The current version of this proposal does not introduce OverloadedRecordFields as a new extension. It could be introduced as the combination of OverloadedLabels and DuplicateRecordFields, even though these extensions are somewhat orthogonal. However, we might want to define it differently as discussed in the next subsection.

5.2   Multiple interpretations of labels

Under a previous revision of this proposal, OverloadedRecordFields was a separate extension to OverloadedLabels, and the translation of a label depended on the extensions that are enabled. The following table shows how the desugaring of overloaded labels would depend on which of OverloadedRecordFields, OverloadedLabels and RebindableSyntax were enabled:

ORF OL RS Desugaring of #foo
Off Off On/Off Invalid syntax
On Off Off GHC.Records.getField @"foo" :: HasField "foo" r a => r -> a (the "HasField interpretation")
On/Off On Off GHC.OverloadedLabels.fromLabel @"foo" :: IsLabel "foo" t => t (the "IsLabel interpretation")
On/Off On/Off On fromLabel @"foo" using in-scope fromLabel

Note that the HasField interpretation is a special case of the IsLabel interpretation, where all occurrences of IsLabel constraints are forced to use the (->)) instance (compare the Forced Class Instantiation proposal).

Where overloaded field selectors are required but general overloaded labels are not, the HasField interpretation is simpler and likely to give better error messages than the IsLabel interpretation, because the user will not be presented with the IsLabel class at all. Some users would like to write polymorphic field selectors without the additional polymorphism provided by IsLabel. Moreover, type inference is less likely to lead to ambiguity errors (see example below).
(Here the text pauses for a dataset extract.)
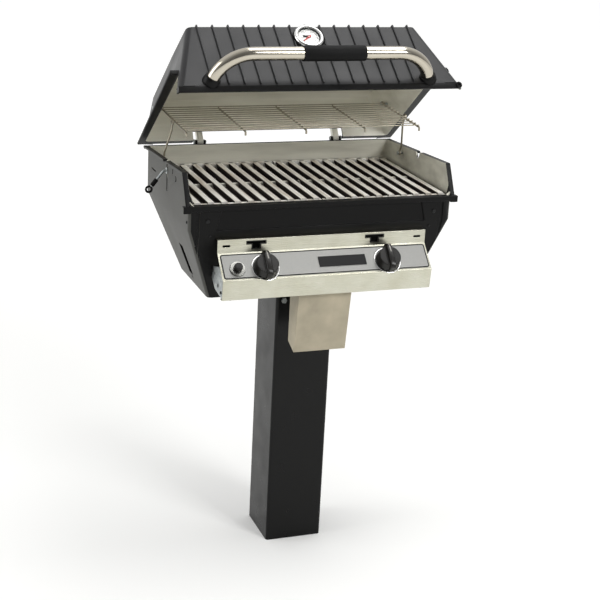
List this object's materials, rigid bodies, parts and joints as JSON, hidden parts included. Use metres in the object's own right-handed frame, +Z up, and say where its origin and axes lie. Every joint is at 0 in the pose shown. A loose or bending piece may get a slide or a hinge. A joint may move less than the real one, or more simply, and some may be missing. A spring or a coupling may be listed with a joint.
{
  "type": "park bbq grill pedestal",
  "caption": "Gas barbecue on a square in-ground post, with a ribbed hinged lid, swinging warming rack, cooking grates, control knobs and a folded cover over the gas inlet.",
  "frame": {"origin": "on the post's axis at ground level", "axes": "+X to the right seen from the cook, +Y to the back, +Z up along the post"},
  "size_m": [0.7536, 0.5749, 1.8628],
  "materials": {
    "post_powder_coat": "satin black powder coat",
    "cast_paint_charcoal": "cast aluminium under charcoal heat paint, bare and grey inside",
    "stainless_brushed": "brushed along the width",
    "stainless_bar": "cast stainless with heat tint",
    "chrome_wire": "bright chrome plate",
    "zinc_plate": "galvanised",
    "taupe_sheet_paint": "matte taupe paint",
    "brass_bare": "machined",
    "knob_thermoset": "matte black phenolic",
    "grip_rubber": "matte black",
    "marker_white": "moulded white line",
    "ceramic_tile": "fired ceramic",
    "dial_enamel": "white enamel",
    "gauge_glass": "clear",
    "needle_red": "red enamel"
  },
  "bodies": {
    "stand": {"post": "post_powder_coat", "saddle": "post_powder_coat", "post_bolts": "zinc_plate", "saddle_bolts": "zinc_plate", "firebox": "cast_paint_charcoal", "firebox_screws": "zinc_plate", "burner_rails": "stainless_bar", "grate_left": "stainless_bar", "grate_right": "stainless_bar", "burner_left": "stainless_bar", "burner_right": "stainless_bar", "burner_tiles_left": "ceramic_tile", "burner_tiles_right": "ceramic_tile", "mixer_tube_left": "stainless_bar", "mixer_tube_right": "stainless_bar", "electrodes": "ceramic_tile", "panel_bracket_left": "zinc_plate", "panel_bracket_right": "zinc_plate", "valve_left": "brass_bare", "valve_right": "brass_bare", "control_panel": "stainless_brushed", "fascia_plate": "stainless_brushed", "panel_screws": "zinc_plate", "gas_manifold": "zinc_plate", "gas_inlet": "brass_bare", "igniter_body": "chrome_wire", "gas_line_cover": "taupe_sheet_paint", "hinge_brackets": "cast_paint_charcoal", "hinge_pins": "zinc_plate", "rack_arm_pins": "zinc_plate"},
    "lid_frame": {"lid": "cast_paint_charcoal", "lid_hinge_lugs": "cast_paint_charcoal", "handle_tube": "stainless_brushed", "handle_grip": "grip_rubber", "handle_sockets": "knob_thermoset", "handle_screws": "zinc_plate", "thermometer_case": "chrome_wire", "thermometer_dial": "dial_enamel", "thermometer_glass": "gauge_glass", "thermometer_stem": "stainless_bar", "rack_pins": "zinc_plate"},
    "needle": {"thermometer_needle": "needle_red"},
    "rack": {"warming_rack": "chrome_wire"},
    "rack_arms": {"rack_arm_left": "chrome_wire", "rack_arm_right": "chrome_wire"},
    "collar_left": {"valve_collar_left": "chrome_wire"},
    "collar_right": {"valve_collar_right": "chrome_wire"},
    "control_left": {"valve_stem_left": "brass_bare", "knob_left": "knob_thermoset", "knob_marker_left": "marker_white"},
    "control_right": {"valve_stem_right": "brass_bare", "knob_right": "knob_thermoset", "knob_marker_right": "marker_white"},
    "igniter": {"igniter_button": "knob_thermoset"},
    "lever": {"side_lever": "chrome_wire", "side_lever_grip": "grip_rubber"}
  },
  "joints": [
    {"name": "lid_hinge", "type": "hinge", "parent": "stand", "child": "lid_frame", "pos_m": [0, 0.2596, 1.0099], "axis": [1, 0, 0], "range_deg": [0, 34.2]},
    {"name": "rack_swing", "type": "hinge", "parent": "lid_frame", "child": "rack", "pos_m": [0, 0.221, 1.1086], "axis": [1, 0, 0], "range_deg": [-34.8, 0]},
    {"name": "arm_swing", "type": "hinge", "parent": "stand", "child": "rack_arms", "pos_m": [0, 0.125, 0.995], "axis": [1, 0, 0], "range_deg": [0, 31.35]},
    {"name": "knob_push_left", "type": "slide", "parent": "stand", "child": "collar_left", "axis": [0, 0.7003, -0.7138], "range_m": [0, 0.0022], "stiffness_N_per_m": 2500, "springref_m": -0.002},
    {"name": "knob_turn_left", "type": "hinge", "parent": "collar_left", "child": "control_left", "pos_m": [-0.157, -0.2158, 0.8088], "axis": [0, -0.7003, 0.7138], "range_deg": [0, 180]},
    {"name": "knob_push_right", "type": "slide", "parent": "stand", "child": "collar_right", "axis": [0, 0.7003, -0.7138], "range_m": [0, 0.0022], "stiffness_N_per_m": 2500, "springref_m": -0.002},
    {"name": "knob_turn_right", "type": "hinge", "parent": "collar_right", "child": "control_right", "pos_m": [0.157, -0.2158, 0.8088], "axis": [0, -0.7003, 0.7138], "range_deg": [0, 180]},
    {"name": "igniter_push", "type": "slide", "parent": "stand", "child": "igniter", "axis": [0, 0.7003, -0.7138], "range_m": [0, 0.005], "stiffness_N_per_m": 1500, "springref_m": -0.002},
    {"name": "needle_turn", "type": "hinge", "parent": "lid_frame", "child": "needle", "pos_m": [0, -0.00588, 1.31738], "axis": [0, -0.5856, 0.8106], "range_deg": [-256, 0]},
    {"name": "lever_slide", "type": "slide", "parent": "stand", "child": "lever", "axis": [0, 0, 1], "range_m": [-0.044, 0]}
  ],
  "couplings": [
    {"joint": "rack_swing", "follows": "lid_hinge", "ratio": -1.017},
    {"joint": "arm_swing", "follows": "lid_hinge", "ratio": 0.916}
  ]
}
The downside of this alternative is that the different possible interpretations may be confusing. For this reason, the current proposal is to retain the more general IsLabel interpretation only. We can always introduce OverloadedRecordFields as a separate extension in the future, or users can make use of RebindableSyntax to get the HasField interpretation.

5.2.1   Example of ambiguity under IsLabel interpretation

Consider the following module:

{-# LANGUAGE OverloadedRecordFields, NoMonomorphismRestriction #-}
import Control.Category
import Prelude hiding ((.))
fooBar = #foo . #bar

If the labels are directly interpreted as polymorphic selector functions using HasField, type inference succeeds for fooBar, giving it the inferred type

(HasField "foo" s t, HasField "bar" r s) => r -> t

where the functional dependency on HasField means that s is not an ambiguous type variable.

However, if labels are interpreted using IsLabel, the inferred type of fooBar is

(Category cat, IsLabel "foo" (cat s t), IsLabel "bar" (cat r s)) => cat r t

where s is ambiguous. (Of course, the ambiguity can be resolved by giving fooBar a more specific type signature.)

5.3   Alternatives to a built-in HasField class

It is possible to define a HasField-like class in user code, without requiring built-in constraint solving behaviour. Two approaches have been demonstrated:

It could be argued that the ability to do this in user code means it is not necessary to make it part of the compiler.

However, these approaches must be explicitly enabled for each datatype (either by deriving Generic or by calling a Template Haskell function). They cannot take advantage of the efficient record selector functions that GHC already generates for every record datatype. More seriously, they do not support representation hiding, because they cannot take account of whether or not fields are exported.

5.4   Other minor design alternatives

Rather than dropping the Proxy# argument to fromLabel, we could retain it. This would be backwards compatible with GHC 8.0.1, and would allow fromLabel to be called directly without use of the TypeApplications extension. However, the argument is unnecessary and would cause a (small) performance overhead. Moreover, users are not usually expected to call fromLabel directly, rather they will typically use the overloaded label syntax.

We could use a type family rather than a functional dependency in the definition of HasField. That is, we could define

class HasField (x :: k) r where
  type FieldType x r :: *
  getField :: r -> FieldType x r

with the constraint solver automatically reducing FieldType x r whenever r is a concrete record type with a field x. This is slightly more expressive, as it is possible to talk about the type of a field independently of a particular HasField constraint. However, it is more complex and significant care would be required to check user-defined FieldType instances (as a conflict with the built-in behviour would threaten type soundness, not merely coherence).

6   Unresolved Questions

In the interests of simplicity, this proposal does not include a class to provide polymorphism over record updates (needed to interpret overloaded labels as lenses), nor does it discuss anonymous records. The exact design of such features still needs final specification. They should be compatible with the changes proposed here, however.

Unlike record datatypes, record pattern synonyms do not currently lead to the automatic solution of HasField constraints. In principle this is possible, but it needs careful specification, and is left for future work.